_Task description_
Each record below must be returned exactly as shown.

Object modeling scripts

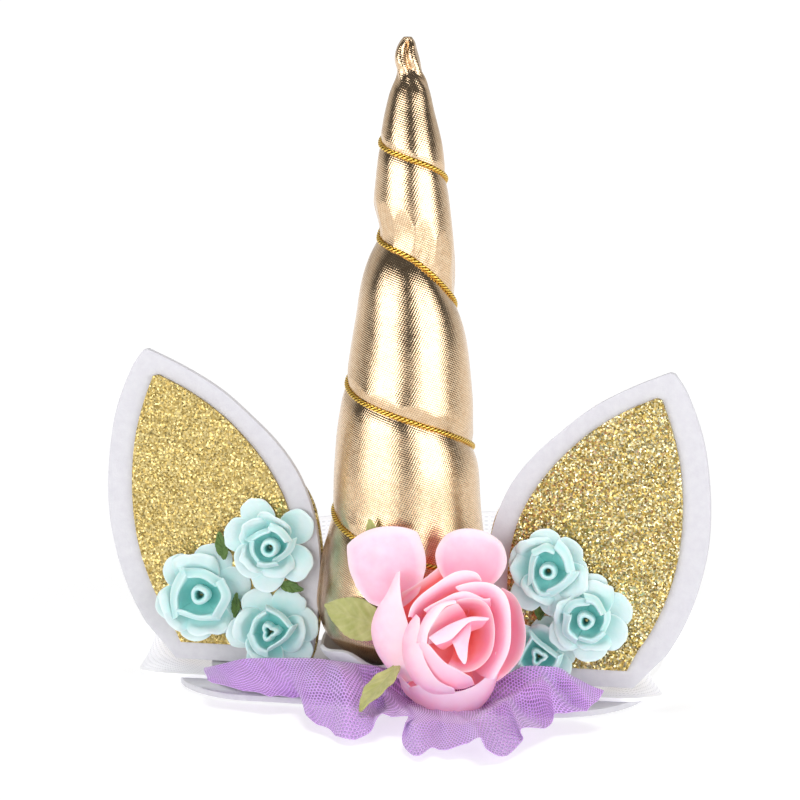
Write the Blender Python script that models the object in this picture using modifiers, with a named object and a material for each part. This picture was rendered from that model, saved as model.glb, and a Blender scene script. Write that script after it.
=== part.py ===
"""A unicorn horn headband: a stuffed gold horn and two felt ears on an oval felt base, trimmed with a
tulle ruffle and cloth roses, on a closed loop of soft elastic band that stands behind it on its edge.

Sizes are in millimetres, and become metres where a mesh or a curve is made. The origin is on the underside
of the base, under the horn's axis, with +Z up and the front towards -Y."""

import math

import bmesh
import bpy
from mathutils import Matrix, Vector

MM = 0.001
GAP = 0.35
TURN = 2 * math.pi

# The felt base: two ovals with the band held between them
BASE_LENGTH = 101
BASE_SHIFT = 1
BASE_UPPER_LENGTH = 82
BASE_UPPER_SHIFT = -1.5
BASE_WIDTH = 41
FELT = 1.2
BAND_THICKNESS = 1.0
BAND_WIDTH = 20
BAND_SHIFT = -0.6
BASE_TOP = 2 * FELT + BAND_THICKNESS + 2 * GAP

# The stuffed horn, from its tip to the round end that is sewn into the collar
HORN_SEGMENTS = 24
HORN_RINGS = 40
PINCH_DEPTH = 0.8
PINCH_WIDTH = 3.4
HORN_PROFILE = (
    # height, radius, lean
    (6.4, 9.0, 0.0),
    (8.4, 13.0, 0.0),
    (10.8, 16.0, 0.0),
    (16.0, 17.9, 0.0),
    (24.3, 17.4, -0.2),
    (33.7, 16.2, 0.0),
    (48.0, 15.1, 0.0),
    (60.0, 14.2, 0.1),
    (74.7, 12.3, 0.5),
    (86.4, 10.4, 0.7),
    (98.0, 8.6, 1.1),
    (109.5, 7.3, 1.0),
    (117.1, 6.3, 0.9),
    (124.0, 5.0, 0.8),
    (128.6, 3.7, 0.8),
    (131.3, 2.8, 0.8),
    (133.6, 2.7, 0.5),
    (136.2, 2.3, 0.2),
    (138.9, 1.2, 0.2),
)

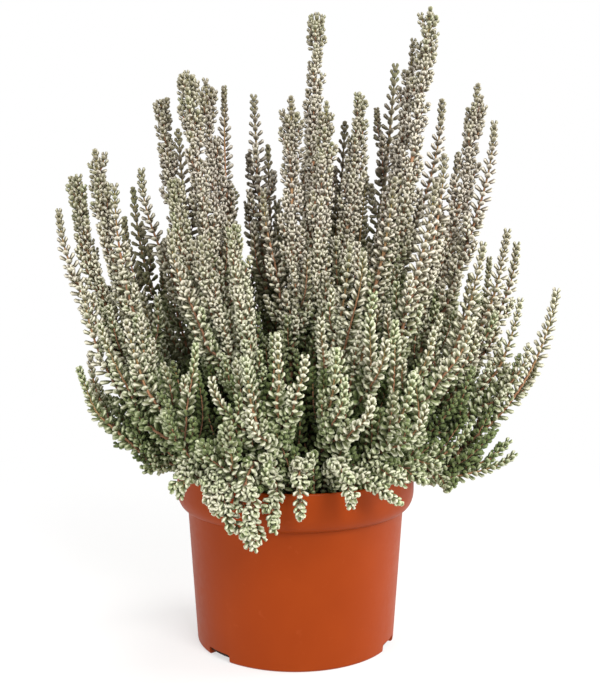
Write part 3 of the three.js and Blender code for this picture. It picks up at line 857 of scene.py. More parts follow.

_Exercise response_
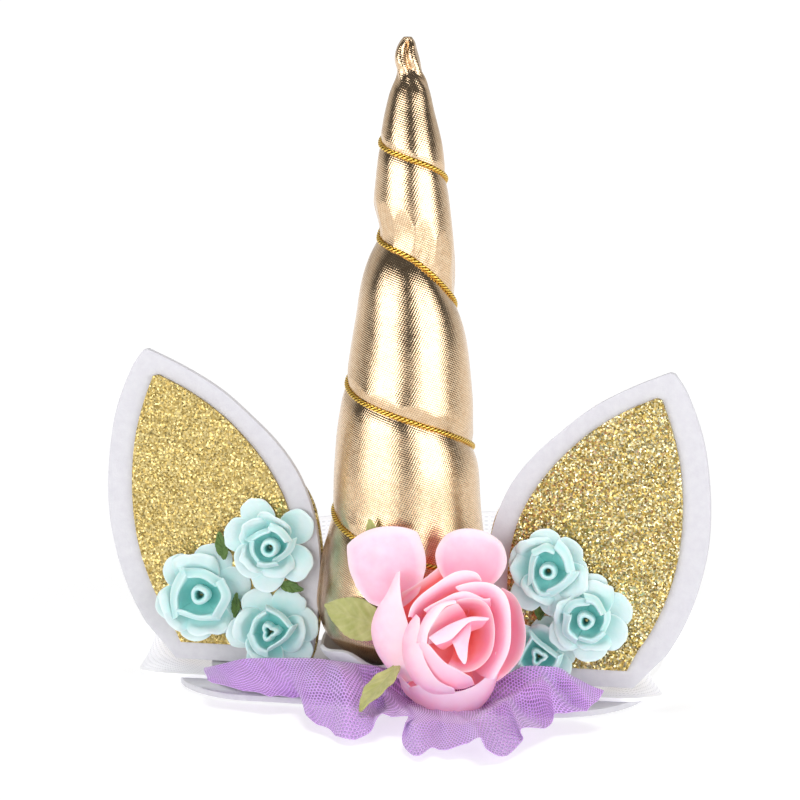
Write the Blender Python script that models the object in this picture using modifiers, with a named object and a material for each part. This picture was rendered from that model, saved as model.glb, and a Blender scene script. Write that script after it.
=== part.py ===
"""A unicorn horn headband: a stuffed gold horn and two felt ears on an oval felt base, trimmed with a
tulle ruffle and cloth roses, on a closed loop of soft elastic band that stands behind it on its edge.

Sizes are in millimetres, and become metres where a mesh or a curve is made. The origin is on the underside
of the base, under the horn's axis, with +Z up and the front towards -Y."""

import math

import bmesh
import bpy
from mathutils import Matrix, Vector

MM = 0.001
GAP = 0.35
TURN = 2 * math.pi

# The felt base: two ovals with the band held between them
BASE_LENGTH = 101
BASE_SHIFT = 1
BASE_UPPER_LENGTH = 82
BASE_UPPER_SHIFT = -1.5
BASE_WIDTH = 41
FELT = 1.2
BAND_THICKNESS = 1.0
BAND_WIDTH = 20
BAND_SHIFT = -0.6
BASE_TOP = 2 * FELT + BAND_THICKNESS + 2 * GAP

# The stuffed horn, from its tip to the round end that is sewn into the collar
HORN_SEGMENTS = 24
HORN_RINGS = 40
PINCH_DEPTH = 0.8
PINCH_WIDTH = 3.4
HORN_PROFILE = (
    # height, radius, lean
    (6.4, 9.0, 0.0),
    (8.4, 13.0, 0.0),
    (10.8, 16.0, 0.0),
    (16.0, 17.9, 0.0),
    (24.3, 17.4, -0.2),
    (33.7, 16.2, 0.0),
    (48.0, 15.1, 0.0),
    (60.0, 14.2, 0.1),
    (74.7, 12.3, 0.5),
    (86.4, 10.4, 0.7),
    (98.0, 8.6, 1.1),
    (109.5, 7.3, 1.0),
    (117.1, 6.3, 0.9),
    (124.0, 5.0, 0.8),
    (128.6, 3.7, 0.8),
    (131.3, 2.8, 0.8),
    (133.6, 2.7, 0.5),
    (136.2, 2.3, 0.2),
    (138.9, 1.2, 0.2),
)

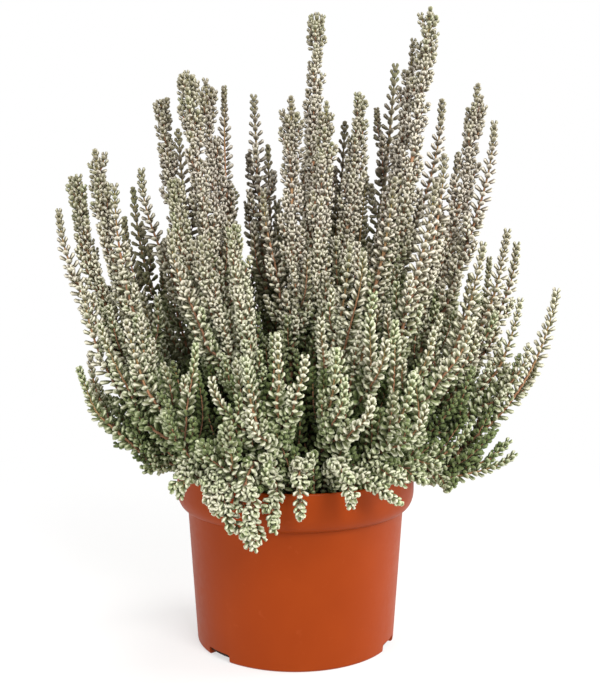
Write part 3 of the three.js and Blender code for this picture. It picks up at line 857 of scene.py. More parts follow.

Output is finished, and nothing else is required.